On visits to Scotland and Oregon, I’ve played golf in fog so thick that it was difficult to make out the outlines of the holes. But the fog that greeted three of my colleagues and I at Streamsong Resort, in central Florida, earlier this year was on another level. Actually, it made us feel like we were playing on another planet. So soupy was the condensation in the air during three early-morning rounds in March that we couldn’t see much more than about 20 yards in front of us for the first half of each round.
We were in Florida, but if you had told us this was Frankfurt or Florence, we’d have been inclined to believe you. The fairways, the greens, the bunkers, the sandy sprawls, the towering dunes that define this wondrous piece of property — we could see none of it. Streamsong was Streamgone.
Sadly, after two mornings of fog-fighting, it quickly became clear to us that our third and final morning would offer no reprieve. When we hiked up to the first tee at the Tom Doak-designed Blue course, we spotted an arrow that one of our caddies had playfully drawn on the tee box dew.
“Hit it that way,” he said, taking some measure of glee in our mystified states.
That way could have been 180 degrees from the correct line, but we had little choice but to trust our looper’s advice and blindly bang our balls into the great unknown. After hitting our drives, we strolled down the fairway and — if memory serves — found three of our four balls, which felt like a win. And so it went for the first six holes: caddie conference, swing, walk, find, repeat. It wasn’t all bad. Sure, we missed out on the Blue course’s considerable eye candy but not seeing any trouble areas helped block out negative swing thoughts. The fog was surprisingly freeing.
Given this was my first time on the Blue, I didn’t know what I was missing — that is, until we arrived on the tee at the par-3 7th. If you’ve browsed any Streamsong marketing materials or read even just a little bit about the resort — which is home to two other regulation courses, the Red, by Bill Coore and Ben Crenshaw, and the Black, by Gil Hanse and Jim Wagner, along with an inventive new Coore and Crenshaw short course called The Chain — chances are you’ve seen the 7th hole, which is not only among the most photogenic par-3s in Florida but also in all of golf.
From 200 yards from the tips, the tee shot plays downhill and over water to a sprawling green that sits snugly at the bottom of a dune like a ski village might at the base of a mountain. It’s one of those greens that is so natural in its setting that it feels like it’s been there forever — and one of those holes that if you make only one good swing all round, you want it to come on this tee.
Yet when we clambered up to the tee on this magnificent one-shotter, we saw…nothing. I mean, nothing. No water, no footbridge that connects tee to green and most assuredly no green. With no visibility, it’s one thing to rip driver toward the expanse of a fairway, but quite another to hit such an exacting iron shot over a forced carry. Not that you could tell by my playing partners, all three of whom fearlessly stepped in and hit their balls to where their caddies had directed them: to the right side of a green that pitches hard right to left. Three swings, three nods of approval.
My turn.
Thwack.
“Another good one, right?” said my colleague, Josh.

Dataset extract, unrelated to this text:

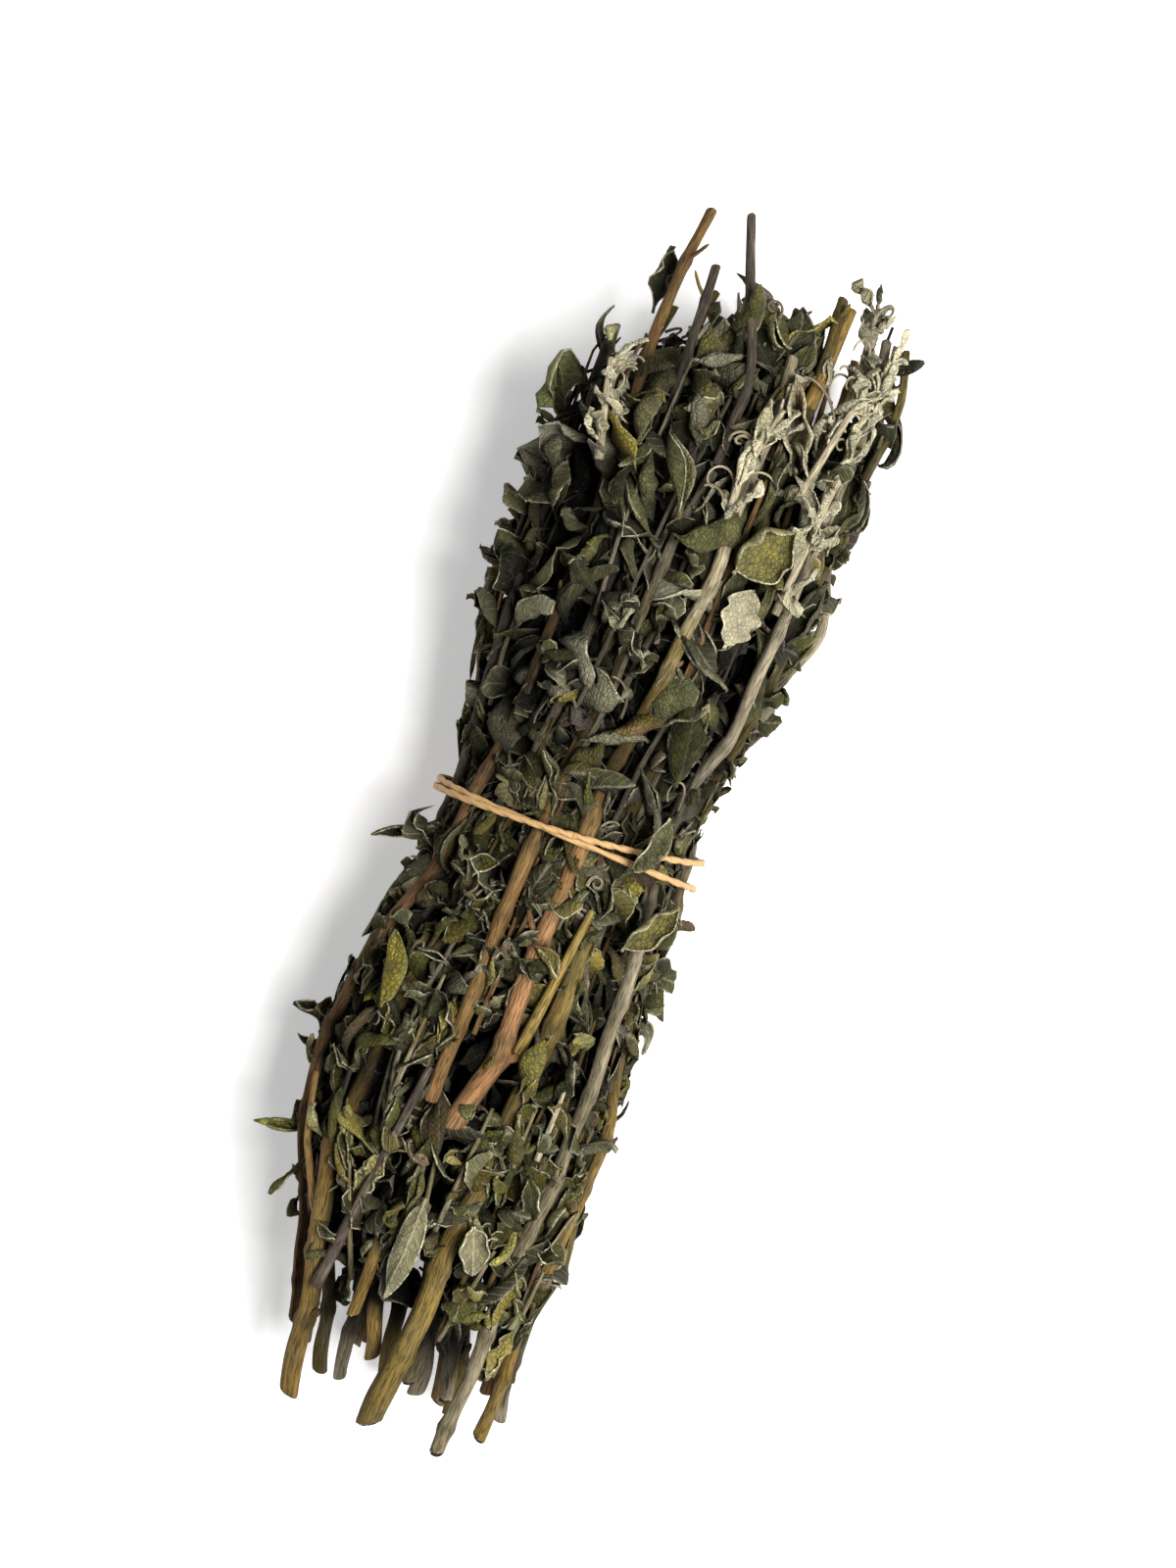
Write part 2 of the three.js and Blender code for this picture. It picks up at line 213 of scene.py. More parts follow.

The phrase was delivered much more as a question than a statement.
“Maybe a little right,” my caddie said, “but it should kick right.”
Right?! I thought. I was convinced I had tugged the ball left of the green.
“Left,” I said, slightly miffed that my caddie’s read could be so far off.
“Left,” another of my colleagues, Darren, corroborated.
“Yeah, but it started right,” Josh shot back.
“Started left, went left,” I said about a shot that I had tracked for all of one second before it disappeared into the abyss.
“We’ll see,” one of the caddies said.
If you’re going to stop for a foursome photo on the Blue course, on most days the 7th tee is the spot to do so. This was not most days, so we handed our irons back to our caddies and trotted down the slope, over the water and up to green. It didn’t take me long to spot my ball — on the back right of the green. I was stunned. My caddie was not.
Fair to say my ensuing three-putt also came as no surprise to him.